The Hurt Locker on the surface is just a series of incidents that take place during a certain time in the Iraq Intervention. However, it's shot in a documentary-type style by director Kathryn Bigelow that gives it an immediacy that most other war films have either not tried or tried and failed at. She and writer Mark Boal never cheat by trying to make the soldiers excessively heroic or cartoonish villains. Instead, they are portrayed as ordinary men in terrible situations who attempt to deal with the situation they are in the best way they can. You never get long speeches about how terrible we are by being in Iraq or praising about how our involvement in Iraq will make it a better nation. By keeping its focus squarely on the mission and on those who are working at it, The Hurt Locker manages to let those who oppose the war find reasons to do so and those who support the actions of the troops rally to them.

On occasion, the script does make its views on the conflict known, but in a subtle way. For example, in a tense scene where a taxi is involved in a standoff with the troops, James comments, "If he wasn't an insurgent, he sure the hell is now". Near the end, as Eldridge is being flown out, he shouts out, "Let's get out of this f*&^ing desert". Read into it whatever you like: I read it was anti-Iraq.

The performances were strong. Mackie's Sandborn is a man who wants to get out and is counting down the days, but one who knows his first priority is to protect those under him. There is a hostility between him and James for most of the film, but near the end they see they both have the same mindset about protecting others, though they don't do it the same way. At the heart of The Hurt Locker is Renner's James, a man who has only one interest: diffusing the bombs. He is most alive when he is closest to death, and while at time his performance veers dangerously close to having all soldiers seen as reckless and slightly crazed it's only when he fears a local youth he's befriended has come to a violent and shocking end does the façade begin to slowly crack. The pressures of war are finally beginning to take hold on him. Near the end, when he is confronted with a reluctant suicide bomber, does he seem to realize that the intellectual problems of disarming a weapon are wrapped (sometimes literally) with the lives of people.

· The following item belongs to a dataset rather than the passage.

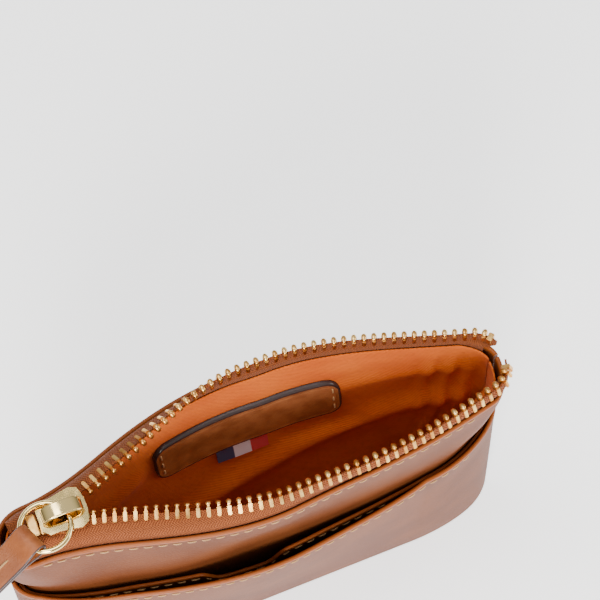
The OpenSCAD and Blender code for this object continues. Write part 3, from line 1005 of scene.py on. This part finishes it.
def below_pocket(x):
    return np.asarray(pocket_h - row_in)


def below_slot(x):
    return slot_edge(np.asarray(x)) - row_in


seam("front_zip_stitching", front, front_in, below_edge, flat, flat, -row_end, row_end)
seam("back_zip_stitching", back, 0, below_edge, flat, flat, -row_end, row_end)
seam("pocket_stitching", front, 0, below_pocket, pocket_stand, flat, -row_end, row_end)
seam("card_slot_stitching", front, slot_in, below_slot, slot_stand, flat, *slot_row)

long_stitch = stitch_shape(long_stitch_l, thread_d * 1.2)
wheres = []
for x in np.arange(fold_l + 2.2, tab_l - 2.9, long_stitch_pitch):
    for up in (1, -1):
        middle = np.array([-x, 0.0, up * (tab_t + thread_d / 2 - sink)])
        reach_x = np.array([long_stitch_l / 2, 0.0, 0.0])
        wheres.append(at_tab @ lie(middle - reach_x, middle + reach_x, (0, 0, up)))
points, faces = many(long_stitch, wheres)
tab_thread = piece("strap_stitching", points, faces)
tab_thread.data.materials.append(cream_thread)
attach(tab_thread, "tab")
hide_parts("pull_tab_stitching")

# ---------------------------------------------------------------- label
# A tongue of smooth brown leather sewn to the back lining at both ends, with rounded corners, a
# plain pressed border and thick dark paint round its edge.
label_x = 3
label_l = 51
label_h = 14
label_t = 1.3
label_top = wall_h - 10
on_lining = back_lining_in + lining_t + 0.15
label_r = 4.2
label_stitch_l = 2.0
label_stitch_in = 2.2
label_stitch_pitch = 3.4


def from_label_edge(x, z):
    """How far inside the rounded outline a point lies, measured from the label's middle."""
    past_x, past_z = np.abs(x) - (label_l / 2 - label_r), np.abs(z) - (label_h / 2 - label_r)
    outside = np.hypot(np.maximum(past_x, 0), np.maximum(past_z, 0))
    return label_r - outside - np.minimum(np.maximum(past_x, past_z), 0)


def spread(half):
    """Places from -half to half, close together near the ends where the edge rolls over."""
    near = [0, 0.04, 0.1, 0.2, 0.32, 0.48, 0.75, 1.0, 1.2, 1.35, 1.5, 1.65, 1.8, 2.1]
    near = np.array(near) / half
    middle = np.linspace(near[-1], 2 - near[-1], int(half / 0.6))[1:-1]
    return np.concatenate([near, middle, 2 - near[::-1]]) - 1


def label_points():
    """Front face from the lower edge up, then the back face down again, column by column."""
    grid, place = [], []
    for x in spread(label_l / 2) * label_l / 2:
        past = max(0.0, abs(x) - (label_l / 2 - label_r))
        half = label_h / 2 - label_r + math.sqrt(max(0.0, label_r**2 - past**2))
        z = spread(label_h / 2) * half
        inside = np.maximum(0, from_label_edge(x, z))
        roll = np.sqrt(1 - (1 - np.minimum(inside / 0.5, 1)) ** 2)
        border = np.exp(-(((inside - 1.45) / 0.2) ** 2))
        lift = 0.15 + (label_t - 0.15) * roll - 0.12 * border
        back_face = (z[::-1], np.full_like(z, 0.08), np.zeros_like(z))
        for zs, lifts, depth in ((z, lift, inside), back_face):
            at_x, at_z = np.full_like(zs, label_x + x), label_top - label_h / 2 + zs
            grid.append(np.stack([at_x, wall_y(at_x, at_z, on_lining + lifts, back), at_z], 1))
            place.append(np.stack([at_x, at_z, depth], 1))
    rim = 2 * len(z)
    return np.concatenate(grid), tube_faces(len(grid) // 2, rim), np.concatenate(place)


def label_finish():
    made = Finish("label_leather")
    spot = made.place()
    from_edge = made.axis(spot, 2)
    paint = 1 - from_edge.band(0.62, 0.9)
    pores = made.noise(spot, 2.4, 4)
    cloud = made.noise(spot, 0.2, 3).band(0.3, 0.7)
    colour = made.blend(cloud, rgb(126, 70, 34), rgb(158, 96, 54))
    colour = made.blend(pores.band(0.5, 0.8) * 0.35, colour, rgb(74, 36, 14))
    colour = made.blend(paint, colour, rgb(50, 38, 36))
    made.set(Base_Color=colour, Roughness=mix(0.52, 0.26, paint), Specular_IOR_Level=0.45)
    made.set(Normal=made.bump(pores * (1 - paint), 0.08, 0.8))
    return made.material


points, faces, place = label_points()
patch = piece("name_patch", points, faces, place)
patch.data.materials.append(label_finish())
start, end = back.sections()[0][3:]
start * MM
end * MM
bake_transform(patch)
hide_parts("label_patch")

wheres = []
for way in (-1, 1):
    for k in (-1, 0, 1):
        x = label_x + way * (label_l / 2 - label_stitch_in)
        z = label_top - label_h / 2 + k * label_stitch_pitch
        ends = []
        for dz in (-1, 1):
            y = float(wall_y(x, z + dz, on_lining + label_t + thread_d / 2 - sink, back))
            ends.append(np.array([x, y, z + dz]))
        wheres.append(lie(ends[0], ends[1], (0, -1, 0)))
points, faces = many(stitch_shape(label_stitch_l, thread_d), wheres)
patch_thread = piece("patch_stitching", points, faces)
patch_thread.data.materials.append(cream_thread)
start * MM
end * MM
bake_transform(patch_thread)
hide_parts("label_stitching")

# ---------------------------------------------------------------- ribbon
# A short end of ribbed ribbon caught under the lower edge of the label, in three plain bands.
ribbon_x = 1
ribbon_w = 14
ribbon_show = 6
ribbon_tuck = 4.3
ribbon_t = 0.6


def ribbon_finish():
    made = Finish("banded_ribbon")
    spot = made.place()
    along, up = made.axis(spot, 0), made.axis(spot, 1)
    first = along.band(ribbon_w / 3 - 0.08, ribbon_w / 3 + 0.08)
    second = along.band(2 * ribbon_w / 3 - 0.08, 2 * ribbon_w / 3 + 0.08)
    rib = (up * (2 * math.pi / 0.45)).wave()
    fuzz = made.noise(spot, 2.5, 3)
    colour = made.blend(first, rgb(22, 30, 92), rgb(236, 234, 240))
    colour = made.blend(second, colour, rgb(206, 24, 28))
    colour = made.blend((1 - rib) * 0.16 + fuzz * 0.05, colour, rgb(60, 40, 40))
    made.set(Base_Color=colour, Roughness=0.75, Normal=made.bump(rib + fuzz * 0.4, 0.06, 0.7))
    made.set(Sheen_Weight=0.2)
    return made.material


def ribbon_points(cols=36, rows=14):
    grid, place = [], []
    for i in range(cols + 1):
        x = ribbon_x + ribbon_w * (i / cols - 0.5)
        loop = [(j / rows, 0.0) for j in range(rows + 1)]
        loop += [(1 - j / rows, 1.0) for j in range(rows + 1)]
        for t, face in loop:
            z = label_top - label_h + ribbon_tuck - (ribbon_show + ribbon_tuck) * t
            lift = 0.05 + 0.25 * t * math.sin(i / cols * math.pi) + face * (ribbon_t - 0.2)
            grid.append((x, float(wall_y(x, z, on_lining + lift, back)), z))
            place.append((x - ribbon_x + ribbon_w / 2, (ribbon_show + ribbon_tuck) * t, face))
    return grid, tube_faces(cols + 1, 2 * rows + 2), place


points, faces, place = ribbon_points()
ribbon = piece("ribbon_end", points, faces, place)
ribbon.data.materials.append(ribbon_finish())
start * MM
end * MM
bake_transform(ribbon)
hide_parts("ribbon_tag")

# ---------------------------------------------------------------- table, light and camera
# The pouch stands on plain pale paper that gives off light of its own, which keeps it bright. A
# soft lamp stands in front on the left, with weaker ones above and at the right. The sky fades to
# dark at the horizon, which gives the polished metal something to reflect.
floor_mesh = bpy.data.meshes.new("table_top")
far, under = 3.0, -0.0004
corners = [(-far, -far, under), (far, -far, under), (far, far, under), (-far, far, under)]
floor_mesh.from_pydata(corners, [], [(0, 1, 2, 3)])
table_top = bpy.data.objects.new("table_top", floor_mesh)
bpy.context.scene.collection.objects.link(table_top)
paper = Finish("pale_paper")
paper.set(Base_Color=rgb(249, 249, 249), Roughness=0.9, Specular_IOR_Level=0.1)
paper.set(Emission_Color=rgb(255, 255, 255), Emission_Strength=1.25)
floor_mesh.materials.append(paper.material)

world = bpy.data.worlds.new("studio")
bpy.context.scene.world = world
world.use_nodes = True
backdrop = world.node_tree.nodes["Background"]
sky = world.node_tree.nodes.new("ShaderNodeTexCoord")
height = world.node_tree.nodes.new("ShaderNodeSeparateXYZ")
fade = world.node_tree.nodes.new("ShaderNodeMapRange")
fade.inputs["From Min"].default_value, fade.inputs["From Max"].default_value = 0.05, 0.8
fade.inputs["To Min"].default_value, fade.inputs["To Max"].default_value = 0.12, 0.75
world.node_tree.links.new(sky.outputs["Generated"], height.inputs[0])
world.node_tree.links.new(height.outputs["Z"], fade.inputs["Value"])
world.node_tree.links.new(fade.outputs[0], backdrop.inputs["Strength"])
backdrop.inputs["Color"].default_value = (1.0, 1.0, 1.0, 1.0)


def soft_light(name, place, aim, size, watts, colour):
    lamp = bpy.data.lights.new(name, "AREA")
    lamp.shape, lamp.size, lamp.energy, lamp.color = "DISK", size, watts, colour
    thing = bpy.data.objects.new(name, lamp)
    thing.location = place
    thing.rotation_euler = (Vector(aim) - Vector(place)).to_track_quat("-Z", "Y").to_euler()
    bpy.context.scene.collection.objects.link(thing)


aim = (0, 0, 0.06)
soft_light("key", (-0.3, -0.6, 0.42), aim, 0.3, 9.0, (1.0, 0.98, 0.95))
soft_light("top", (-0.15, 0.1, 0.8), aim, 0.4, 3.2, (1.0, 0.99, 0.98))
soft_light("side", (0.6, -0.2, 0.35), aim, 0.4, 2.0, (1.0, 1.0, 1.0))

azimuth, elevation, roll = (math.radians(a) for a in (-19.34, 63.446, -3.168))
distance = 0.6
look_at = Vector((0.029815, 0.043517, 0.06))
level_part = math.cos(elevation)
toward = Vector(
    (level_part * math.sin(azimuth), -level_part * math.cos(azimuth), math.sin(elevation))
)
right = (-toward).cross(Vector((0, 0, 1))).normalized()
upright = right.cross(-toward)
turned = math.cos(roll) * right + math.sin(roll) * upright
lifted = -math.sin(roll) * right + math.cos(roll) * upright
camera_data = bpy.data.cameras.new("camera")
camera_data.lens, camera_data.sensor_width = 136.97, 36
camera = bpy.data.objects.new("camera", camera_data)
facing = Matrix((turned, lifted, toward)).transposed().to_4x4()
camera.matrix_world = Matrix.Translation(look_at + toward * distance) @ facing
bpy.context.scene.collection.objects.link(camera)
bpy.context.scene.camera = camera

The film captures brilliantly what being there would really be like. The American troops are almost always surrounded by Iraqis, who remain in the shadows, always watching, always being a threat (real and imagined) to their lives. In a world where anyone can be the enemy, The Hurt Locker brings the fear and paranoia these kids are constantly surrounded with.

In the end, The Hurt Locker isn't the greatest war film (pro-or-con) in history. It's unlikely it will be in the same league as All Quiet on the Western Front. However, as a document on the situation the soldiers faced during the Iraq Intervention, it may be the most accurate for those of us who did not serve.